I am supposed to prove the following theorem
Let $(X,\mathcal{F}, \mu)$ be a probability space and $E_n \in \mathcal{F}$ for $n \in N$. Show that
$$\mu(\lim_{n\rightarrow \infty} \inf E_n) \leq \lim_{n\rightarrow \infty} \inf \mu(E_n)\leq \lim_{n\rightarrow \infty} \sup \mu(E_n) \leq \mu(\lim_{n\rightarrow \infty} \sup E_n)
$$
I tried to proceed by breaking the proof into three parts
$$ 1) \ \mu(\lim_{n\rightarrow \infty} \inf E_n) \leq \lim_{n\rightarrow \infty} \inf \mu(E_n) $$
$$ 2) \ \lim_{n\rightarrow \infty} \inf \mu(E_n)\leq \lim_{n\rightarrow \infty} \sup \mu(E_n) $$
$$ 3) \ \lim_{n\rightarrow \infty} \sup \mu(E_n) \leq \mu(\lim_{n\rightarrow \infty} \sup E_n)$$
I think the 2nd part can be easily proved since $\mu(E_n)$ is a bounded sequence because $\mu(E_n)\leq \mu(X)=1 \ \forall \ n \in N$ since $(X,\mathcal{F}, \mu)$ is a probability space and for a bounded sequence $a_n ,\ \lim_{n\rightarrow \infty} \inf a_n\leq \lim_{n\rightarrow \infty} \sup a_n $. Correct me if there is any mistake
But for the first and third part I only know this much.
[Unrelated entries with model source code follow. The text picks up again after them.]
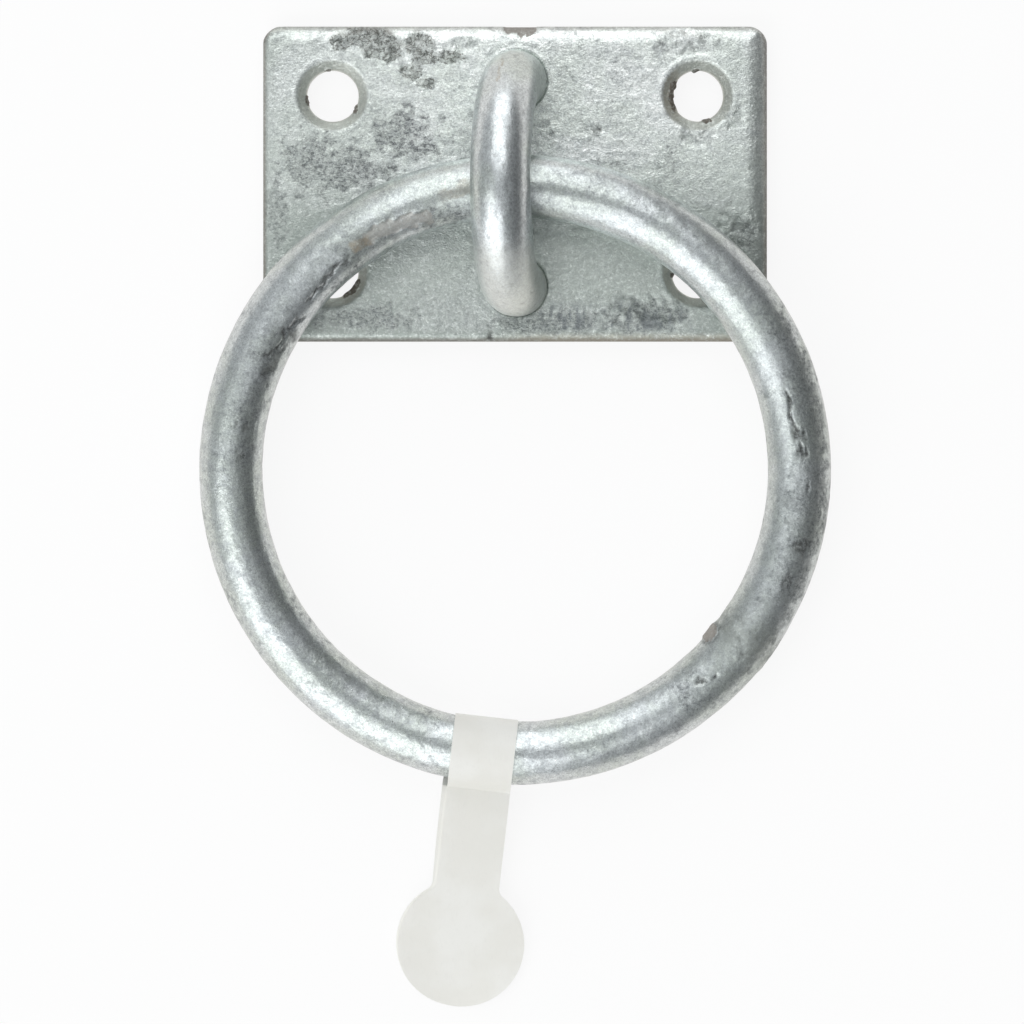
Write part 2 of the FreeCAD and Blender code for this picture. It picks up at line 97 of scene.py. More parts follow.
# %% Helpers for nodes
def feed(tree, node, inputs):
    """Feeds a node's inputs with other nodes' outputs or plain values."""
    for key, source in dict(inputs).items():
        if hasattr(source, "is_output"):
            tree.links.new(source, node.inputs[key])
        else:
            node.inputs[key].default_value = source


def add_node(tree, kind, inputs=(), **settings):
    """Adds a node, sets its properties and then feeds its inputs."""
    node = tree.nodes.new(kind)
    for key, value in settings.items():
        setattr(node, key, value)
    feed(tree, node, inputs)
    return node


def noise_at(tree, vector, scale, detail, rough, twist=0.0):
    """Fractal noise, about 0.5 in its middle."""
    return add_node(tree, "ShaderNodeTexNoise", {
        "Vector": vector, "Scale": scale, "Detail": detail, "Roughness": rough,
        "Distortion": twist}).outputs[0]


def step_of(tree, source, low, high, to_low=0.0, to_high=1.0):
    """A smooth step from one value to another, between two values of the source."""
    return add_node(tree, "ShaderNodeMapRange", {
        "Value": source, "From Min": low, "From Max": high, "To Min": to_low,
        "To Max": to_high}, interpolation_type="SMOOTHSTEP").outputs[0]


def do(tree, operation, a, b=0.0):
    """One step of arithmetic."""
    return add_node(tree, "ShaderNodeMath", {0: a, 1: b}, operation=operation).outputs[0]


def total(tree, start, *weighted):
    """A start value and outputs times their weights, all added up."""
    for source, weight in weighted:
        start = do(tree, "ADD", start, do(tree, "MULTIPLY", source, weight))
    return start


def from_half(tree, source):
    """How far a noise is from its middle value."""
    return do(tree, "ABSOLUTE", do(tree, "SUBTRACT", source, 0.5))


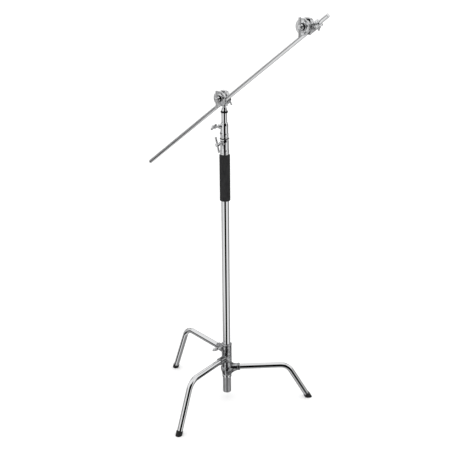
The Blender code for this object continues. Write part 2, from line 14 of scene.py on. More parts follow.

I know that $\mu(\lim_{n \rightarrow \infty}\inf E_n) = \mu\left(\bigcup\limits_{N=1}^{\infty} \left(\bigcap\limits_{n=N}^{\infty} E_n\right)\right)$ and that
$\mu(\lim_{n \rightarrow \infty}\sup E_n) = \mu\left(\bigcap\limits_{N=1}^{\infty} \left(\bigcup\limits_{n=N}^{\infty} E_n\right)\right)$ and also that I somehow need to show that
$\mu(\lim_{n \rightarrow \infty}\inf E_n) $ is less than $inf \{\mu(E_n)|\ m \leq n < \infty \} $ for some $m \in N$ and that $\mu(\lim_{n \rightarrow \infty}\sup E_n) $ is greater than $sup \{\mu(E_n)|\ m \leq n < \infty \} $ for some $m \in N$. How should I proceed now ? I also welcome any other method of solution.
Best Answer
Fatou's lemma applied to $\chi_{E_n}$ gives $\mu(\liminf E_n) \leq \liminf \mu(E_n)$. Reverse Fatou lemma applied to $\chi_{E_n}$ with dominating function $1 \in L^1(X, \mu)$ gives $\mu(\limsup E_n) \geq \limsup(\mu(E_n))$. The middle inequality is trivial.